The Efficacy of SHIELD under Different Threat Models
Cornelius, Cory
We study the efficacy of SHIELD in the face of alternative threat models. We find that SHIELD's robustness decreases by 65% (accuracy drops from 63% to 22%) against an adaptive adversary (one who knows JPEG compression is being used as a pre-processing step but not necessarily the compression level) in the gray-box threat model (adversary is aware of the model architecture but not necessarily the weights of that model). However, these adversarial examples are, so far, unable to force a targeted prediction. We also find that the robustness of the JPEG-trained models used in SHIELD decreases by 67% (accuracy drops from 57% to 19% on average) against an adaptive adversary in the gray-box threat model. The addition of SLQ pre-processing to these JPEG-trained models is also not a robust defense (accuracy drops to 0.1%) against an adaptive adversary in the gray-box threat model, and an adversary can create adversarial perturbations that force a chosen prediction. We find that neither JPEG-trained models with SLQ pre-processing nor SHIELD are robust against an adaptive adversary in the white-box threat model (accuracy is 0.1%) and the adversary can control the predicted output of their adversarial images. Finally, ensemble-based attacks transfer better (29.8% targeted accuracy) than non-ensemble based attacks (1.4%) against the JPEG-trained models in SHIELD.

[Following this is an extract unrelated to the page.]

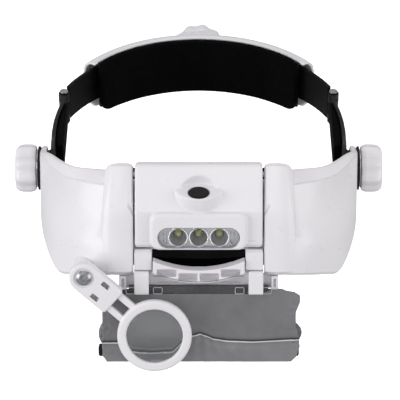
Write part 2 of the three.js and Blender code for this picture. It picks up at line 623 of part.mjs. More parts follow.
function powerButton() {
  const cap = [[0, -0.9], [BUTTON.radius - 0.6, -0.9], [BUTTON.radius, -0.3], [BUTTON.radius, 0.5],
    [BUTTON.radius - 0.8, 1], [1.8, 0.9], [0, 0.7]];
  const turned = new THREE.LatheGeometry(cap.map(([r, z]) => new THREE.Vector2(r, z)), 36)
    .rotateX(Math.PI / 2);
  return atButton(join(turned, rod(1.8, -4.6, -0.6, 'z', 0, 0, 20)));
}

function housingDoor() {
  return block(HOUSING.wall + GAP - HOUSING.half, HOUSING.half - HOUSING.wall - GAP,
    HOUSING.backY - 1.7, HOUSING.backY - GAP, HOUSING.bottom + 2.4, FRONT.top - 2.4);
}

function lampReflector() {
  const body = shapeAlongY(roundedRect(2 * WINDOW.half - 0.8, WINDOW.height - 0.8, WINDOW.height / 2 - 0.45,
    0, CUP.z), LAMP.frontY + 2.6, LAMP.frontY + 11.6, 0, 6);
  const cups = [-1, 0, 1].map((k) => turnedY([[0, LAMP.frontY + 14], [2.8, LAMP.frontY + 14],
    [2.8, LAMP.frontY + 11], [3.7, LAMP.frontY + 8.2], [4.5, LAMP.frontY + 5], [CUP.radius, LAMP.frontY + 2],
    [0, LAMP.frontY + 2]], k * CUP.pitch, CUP.z, 24));
  return cut(body, ...cups);
}

function lampWindow() {
  const outline = roundedRect(2 * WINDOW.half - 0.8, WINDOW.height - 0.8, WINDOW.height / 2 - 0.45, 0, CUP.z);
  return shapeAlongY(outline, LAMP.frontY + 0.4, LAMP.frontY + 0.4 + WINDOW.thick, 0.3, 6);
}

function lampLed(k) {
  const base = LAMP.frontY + 12.4;
  return join(block(k * CUP.pitch - 1.8, k * CUP.pitch + 1.8, base - 1.4, base, CUP.z - 1.8, CUP.z + 1.8),
    turnedY([[0, base - 4], [1, base - 3.7], [1.7, base - 2.8], [2, base - 1.2], [0, base - 1.2]],
      k * CUP.pitch, CUP.z, 20));
}

add('lamp_housing', lampHousing(), whitePlastic, visor);
add('housing_door', housingDoor(), whitePlastic, visor);
add('power_button', powerButton(), blackRubber, visor);
add('lamp_reflector', lampReflector(), chrome, visor);
add('lamp_window', lampWindow(), clearPlastic, visor);
['left', 'centre', 'right'].forEach((side, k) => add(`led_${side}`, lampLed(k - 1), ledYellow, visor));
add('lamp_board', block(-21, 21, LAMP.frontY + 12.7, LAMP.frontY + 13.7, -13.2, -4.4), boardGreen, visor);
add('switch_board', atButton(block(-6.8, 6.8, -1.8, 8, -7, -5.9)), boardGreen, visor);
addPair('battery', block(15, 31, -87, -82.6, 7, 21.6), cellSkin, visor);
addPair('lamp_pivot', rod(1.5, 31.6, 38, 'x', HINGE.y, HINGE.z, 20), brightSteel, visor);

// ---------------------------------------------------------------- lens rail, brackets and clips
// The rail's middle hangs in a shallow arch that clears the brow; its ends are low and straight.
const arch = (x) => RAIL.rise * (Math.min(Math.abs(x), RAIL.archHalf) / RAIL.archHalf) ** 2;

function archedBand(half, top, bottom, steps) {
  const upper = [];
  const lower = [];
  for (let k = 0; k <= steps; k += 1) {
    const x = -half + 2 * half * k / steps;
    upper.push([-x, top + arch(x)]);
    lower.push([-x, bottom + arch(x)]);
  }
  return polygon([...upper, ...lower.reverse()]);
}

function lensRail() {
  const band = shapeAlongY(archedBand(RAIL.archHalf, RAIL.top, RAIL.top - 7.2, 16),
    RAIL.frontY, RAIL.backY + 0.5);
  const wall = join(block(-RAIL.half, RAIL.half, RAIL.backY, RAIL.backY + 2, RAIL.bottom, -33.6),
    block(-35.2, 35.2, RAIL.backY, RAIL.backY + 2, RAIL.bottom, -30.2));
  const posts = [-1, 1].map((side) => {
    const x = side * (RAIL.half + 1.4);
    return block(x - 2, x + 2, RAIL.backY - 4.4, RAIL.backY + 2, RAIL.bottom, -33.6);
  });
  const pockets = [-1.5, -0.5, 0.5, 1.5].map((k) => {
    const x = k * RAIL.pocketPitch;
    const lift = arch(x);
    return block(x - 5.2, x + 5.2, RAIL.frontY - 1, RAIL.backY - 1.5, RAIL.top - 6.4 + lift, RAIL.top - 2 + lift);
  });
  const slits = [-1, 1].map((side) => {
    const x = side * (RAIL.half + 1.4);
    return block(x - 0.7, x + 0.7, RAIL.backY - 6, RAIL.backY - 2, RAIL.bottom + 1.2, -35.2);
  });
  const seam = shapeAlongY(archedBand(RAIL.archHalf + 2, RAIL.top - 7.3, RAIL.top - 7.9, 16), RAIL.backY - 1,
    RAIL.backY + 0.8);
  const recesses = [-1, 1].map((side) => block(side * 17 - 6, side * 17 + 6, RAIL.backY - 1, RAIL.backY + 0.5,
    RAIL.bottom + 1.4, RAIL.bottom + 3.2));
  return cut(join(wall, band, ...posts), ...pockets, ...slits, seam, ...recesses);
}

function railBracket() {
  const block2 = [[-97.4, -20.6], [-95.4, -18.6], [-83.4, -18.6], [-83.4, -23.6], [-90.2, -23.6], [-90.2, -29.9],
    [-97.4, -29.9]];
  return profileAlongX(block2, 25.5, 35.1, 0.5);
}

function lensClip() {
  const outline = [[-92.8, -30.3], [-99.6, -30.3], [-101, -31.6], [-101, -42.4], [-100, -43.2], [-99.6, -42.2],
    [-99.8, -32.2], [-92.8, -31.9]];
  return profileAlongX(outline, 27.1, 35.1, 0.3);
}

add('lens_rail', lensRail(), whitePlastic, visor);
addPair('rail_bracket', railBracket(), whitePlastic, visor);
addPair('lens_clip', lensClip(), whitePlastic, visor);

// ---------------------------------------------------------------- lens plates in their protective film
function lensPlate(half, bottom, frontY) {
  const height = PLATE.top - bottom;
  const outline = roundedRect(2 * half, height, 5, 0, (PLATE.top + bottom) / 2);
  const raised = (from, to, top) =>
    block(from, to, frontY + 0.2, frontY + PLATE.thick - 0.2, PLATE.top - 2, top);
  const lugs = [-1, 1].map((side) => raised(side * 31 - 3.6, side * 31 + 3.6, PLATE.lugTop));
  return join(shapeAlongY(outline, frontY, frontY + PLATE.thick, 0.4, 4),
    raised(-PLATE.tongue, PLATE.tongue, PLATE.tongueTop), ...lugs);
}

function lensFilm() {
  const edge = [[52.6, -42.2], [-36, -42], [-44, -40.4], [-50, -40.8], [-55.4, -44], [-55.6, -48], [-53, -54],
    [-53.2, -62], [-55.2, -68], [-55.4, -74], [-53.6, -79.6], [-50.4, -82.6], [50, -82.6], [52.8, -79]];
  return shapeAlongY(polygon(edge), PLATE.frontY - 1.2, PLATE.frontY - GAP);
}

add('lens_plate_front', lensPlate(PLATE.half, PLATE.bottom, PLATE.frontY), clearPlastic, visor);
add('lens_plate_rear', lensPlate(PLATE.half - 2, PLATE.bottom + 1.4, PLATE.frontY + PLATE.pitch), clearPlastic,
  visor);
add('lens_film', lensFilm(), greyFilm, visor);
addPair('edge_bumper', shapeAlongY(roundedRect(3, 6.2, 1.4, -53.5, -76.5), -97.6, -93.4, 0.4, 3), blackRubber,
  visor);

// ---------------------------------------------------------------- side loupe on its swinging holder
// A local frame at the pivot: local x runs along the arm, local y across it, local z towards the rear.
const armAngle = Math.atan2(LOUPE.z - PIVOT.z, LOUPE.x - PIVOT.x);
const armLength = Math.hypot(LOUPE.z - PIVOT.z, LOUPE.x - PIVOT.x);
const armFrame = new THREE.Matrix4().makeTranslation(PIVOT.x, 0, PIVOT.z)
  .multiply(new THREE.Matrix4().makeRotationY(-armAngle))
  .multiply(new THREE.Matrix4().makeBasis(new THREE.Vector3(1, 0, 0), new THREE.Vector3(0, 0, -1),
    new THREE.Vector3(0, 1, 0)));
const onArm = (geometry) => geometry.applyMatrix4(armFrame);
const armBlock = (x0, x1, y0, y1, z0, z1) => onArm(block(x0, x1, y0, y1, z0, z1));

function loupeHolder() {
  const { half, length, frontY, backY } = HOLDER;
  const round = new THREE.Shape();
  round.absarc(0, 0, half, Math.PI / 2, Math.PI * 1.5);
  round.lineTo(length - 1, -half);
  round.lineTo(length, 1 - half);
  round.lineTo(length, half - 1);
  round.lineTo(length - 1, half);
  const body = onArm(slab(round, frontY, backY, 0.6, 8));
  const channels = [-1, 1].map((side) =>
    armBlock(9.6, length + 2, side * HOLDER.prong - 2.1, side * HOLDER.prong + 2.1, -109.3, -104.9));
  const windows = [-1, 1].map((side) =>
    armBlock(9.3, 14.2, side * HOLDER.prong - 1.3, side * HOLDER.prong + 1.3, -112, -108));
  const recess = onArm(rod(5.4, -112, frontY + 0.8, 'z', 0, 0, 32));
  const bore = onArm(rod(2.1, -112, -100, 'z', 0, 0, 20));
  return cut(body, ...channels, ...windows, recess, bore);
}

function loupeRing() {
  const { outer, inner, frontY, backY } = LOUPE;
  const ring = turnedY([[inner, frontY + 0.6], [inner + 0.8, frontY], [outer - 1, frontY], [outer, frontY + 1],
    [outer, backY - 1], [outer - 1, backY], [inner + 0.8, backY], [inner, backY - 0.6],
    [inner, frontY + 0.6]], LOUPE.x, LOUPE.z, 40);
  const prongs = [-1, 1].map((side) =>
    armBlock(HOLDER.prongStart, armLength - outer + 2, side * HOLDER.prong - 1.7, side * HOLDER.prong + 1.7,
      -108.9, -105.3));
  return join(ring, ...prongs);
}

function loupeLens() {
  const rim = LOUPE.inner - GAP;
  const middle = (LOUPE.frontY + LOUPE.backY) / 2;
  const bulge = (sign) => [1, 0.75, 0.5, 0.25, 0].map((t) => [rim * t, middle + sign * (1 + 1.3 * (1 - t * t))]);
  return turnedY([...bulge(-1).reverse(), ...bulge(1)], LOUPE.x, LOUPE.z, 36);
}

function loupeScrew() {
  const head = turnedY([[0, -111.9], [2.6, -111.7], [4.2, -110.6], [4.2, -110], [1.8, -110], [1.8, -96],
    [0, -96]], PIVOT.x, PIVOT.z, 32);
  const slot = (x, z) => block(PIVOT.x - x, PIVOT.x + x, -113, -111, PIVOT.z - z, PIVOT.z + z);
  return cut(head, slot(2.3, 0.45), slot(0.45, 2.3));
}

add('loupe_holder', loupeHolder(), whitePlastic, visor);
add('loupe_screw', loupeScrew(), chrome, visor);
add('loupe_ring', loupeRing(), whitePlastic, visor);
add('loupe_lens', loupeLens(), clearPlastic, visor);

export default magnifier;
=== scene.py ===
# Head visor magnifier: the looks, in metres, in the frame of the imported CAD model.
import json
import math
import bmesh
import bpy
from mathutils import Matrix, Vector, noise


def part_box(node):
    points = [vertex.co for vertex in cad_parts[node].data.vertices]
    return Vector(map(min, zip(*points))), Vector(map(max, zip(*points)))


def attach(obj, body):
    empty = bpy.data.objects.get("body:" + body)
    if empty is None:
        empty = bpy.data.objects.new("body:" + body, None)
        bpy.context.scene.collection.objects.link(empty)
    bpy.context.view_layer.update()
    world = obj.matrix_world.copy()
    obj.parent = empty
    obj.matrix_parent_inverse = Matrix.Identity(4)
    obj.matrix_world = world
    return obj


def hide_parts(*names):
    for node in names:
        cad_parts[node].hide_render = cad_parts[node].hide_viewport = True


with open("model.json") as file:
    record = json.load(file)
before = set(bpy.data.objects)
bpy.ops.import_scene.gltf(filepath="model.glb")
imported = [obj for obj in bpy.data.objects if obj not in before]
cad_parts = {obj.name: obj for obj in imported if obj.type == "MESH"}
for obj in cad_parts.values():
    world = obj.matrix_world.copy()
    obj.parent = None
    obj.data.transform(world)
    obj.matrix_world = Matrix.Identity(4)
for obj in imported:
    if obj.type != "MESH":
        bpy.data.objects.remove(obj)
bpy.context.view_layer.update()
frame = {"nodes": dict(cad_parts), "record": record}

MM = 0.001
NODES = frame["nodes"]
VISOR_TILT = 16                                              # degrees, front raised
VISOR = Matrix.Rotation(math.radians(-VISOR_TILT), 4, "X")   # the visor's own frame
TO_VISOR = VISOR.inverted()
scene = bpy.context.scene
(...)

Robust Physical Adversarial Attack on Faster R-CNN Object Detector
Chen, Shang-Tse, Cornelius, Cory, Martin, Jason, Chau, Duen Horng
Given the ability to directly manipulate image pixels in the digital input space, an adversary can easily generate imperceptible perturbations to fool a Deep Neural Network (DNN) image classifier, as demonstrated in prior work. In this work, we tackle the more challenging problem of crafting physical adversarial perturbations to fool image-based object detectors like Faster R-CNN. Attacking an object detector is more difficult than attacking an image classifier, as it needs to mislead the classification results in multiple bounding boxes with different scales. Extending the digital attack to the physical world adds another layer of difficulty, because it requires the perturbation to be robust enough to survive real-world distortions due to different viewing distances and angles, lighting conditions, and camera limitations. We show that the Expectation over Transformation technique, which was originally proposed to enhance the robustness of adversarial perturbations in image classification, can be successfully adapted to the object detection setting. Our approach can generate adversarially perturbed stop signs that are consistently mis-detected by Faster R-CNN as other objects, posing a potential threat to autonomous vehicles and other safety-critical computer vision systems.